Molecular dynamics studies on mechanical properties and deformation mechanism of graphene/aluminum composites

• We applied a new method for calculating material surface curvature using model coordinates. • For the first time, we calculated the mean curvature of the Graphene/Aluminum composites to quantitatively analyze the deformation. • Using RDF to observe the changes in the microstructure of graphene/aluminum composites during compression. • The plastic deformation during uniaxial compression is consistent with the experimental results. In this study, the mechanical properties of a graphene/aluminum (Gr/Al) composite under uniaxial tension and compression were investigated using molecular dynamics (MD) simulations. Six different simulation models were used to investigate whether the addition of graphene significantly improved the stiffness and strength of Gr/Al composites. Moreover, the results show that the existence of a graphene layer can effectively prevent the propagation of dislocations at the interface, thus improving the mechanical properties of the composites.

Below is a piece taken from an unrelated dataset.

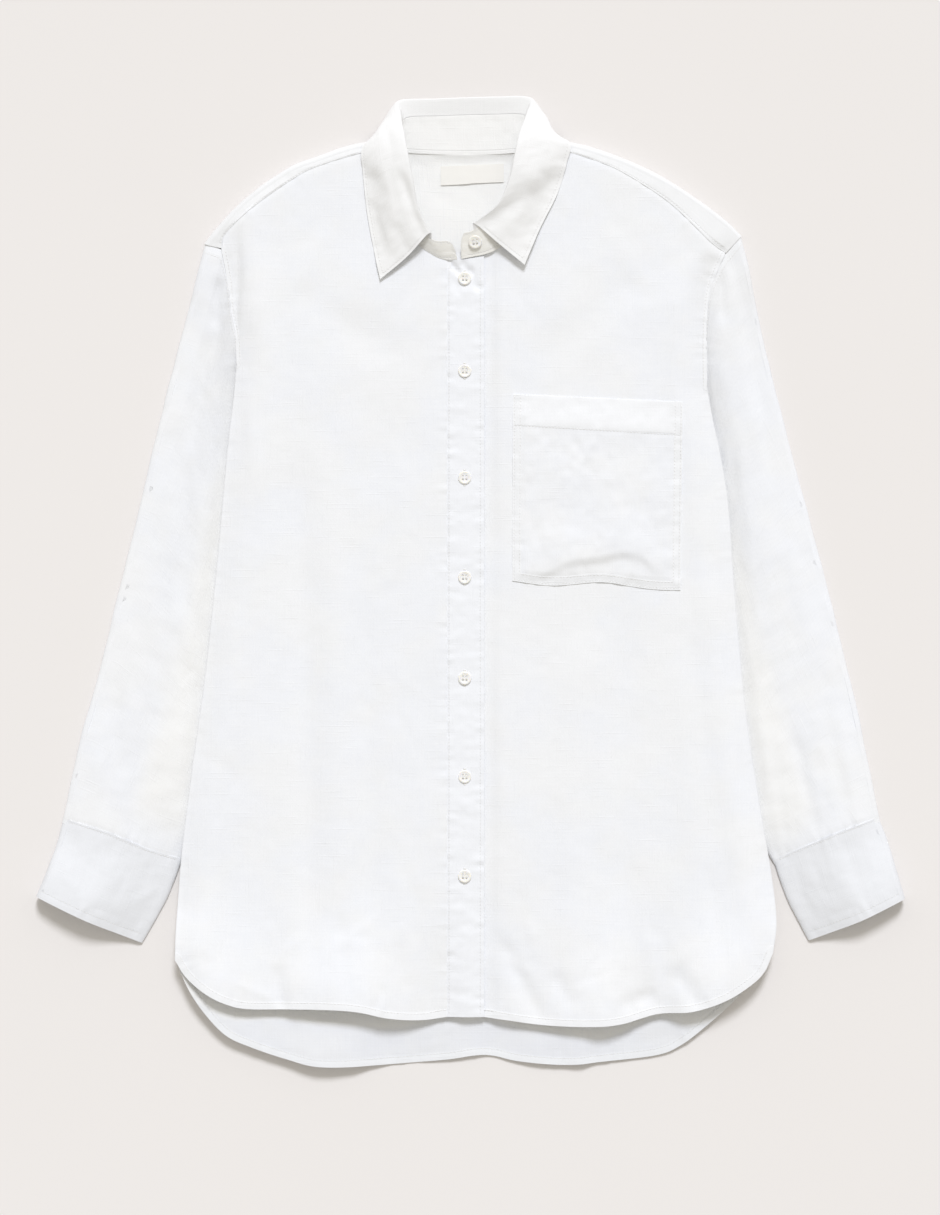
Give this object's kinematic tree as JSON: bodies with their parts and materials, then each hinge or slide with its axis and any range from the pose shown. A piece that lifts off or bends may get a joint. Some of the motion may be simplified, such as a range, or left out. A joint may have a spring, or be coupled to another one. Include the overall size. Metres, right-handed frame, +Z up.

The deformation mechanism of the composites was studied by comparing the effects of the deformation behavior, compressive stress, and dislocation. The dislocation movement of the Al matrix during compression was further investigated. It was determined that stair-rod and Hirth dislocations occurred in the Al matrix, and the graphene layers exhibited bulging and kink deformation. Furthermore, the mean curvature and Gaussian curvature of the compressed graphene surface were measured, and the deformation characteristics of graphene in the composites were considered using the geometric method. We applied a new method to calculate the surface curvature and mechanical material deformation.